This report explores how health and care needs change with age, how the relationship between need and age has changed over time and how long-term conditions and social care needs interact.
The report includes five key insights for policy-makers and system leaders, and highlights the complexities involved in predicting future demand for health and social care based on demographic changes.
England’s population is ageing. In the next 25 years, the number of people older than 85 will double to 2.6 million. An ageing population might lead to the presumption that there will be an increased need for health and social care services. But the reality is more complicated.
The proportion of older people who need social care support at any given age has fallen. This means a higher proportion of older people are now able to live independent lives.

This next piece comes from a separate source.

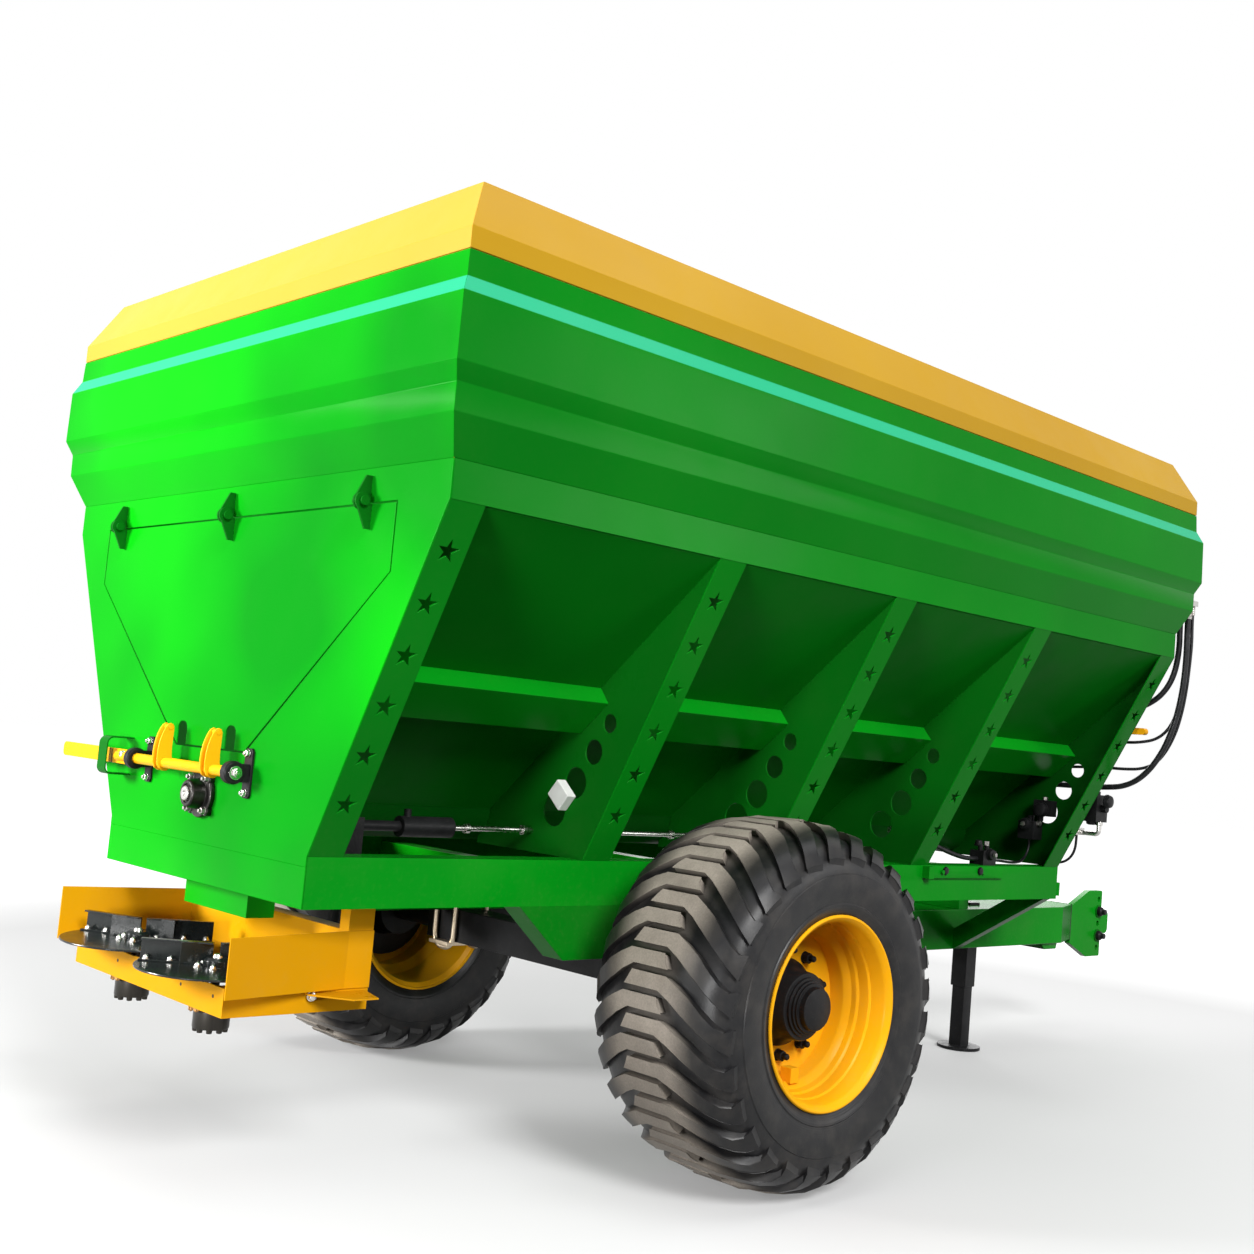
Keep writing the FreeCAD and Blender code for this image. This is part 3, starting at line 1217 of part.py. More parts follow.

Although demand is still increasing overall, this fall in the proportion of older people needing social care has counterbalanced some of the increase driven by our ageing population.
However the proportion of older people aged above 75 with a long-term condition has risen, and their needs are likely to become more complex, leading to increased demand for NHS services.
These findings suggest that older people are living with an increased number of long-term conditions, typically managed through the NHS, without on average needing more support with social care. But those who do have social care needs may also be managing an increased number of long-term conditions.
As government seeks to reform adult social care, policy-makers need to be aware of the complexities involved in predicting future demand – rather than assuming social care demand will increase in correlation with increased prevalence of long-term health conditions.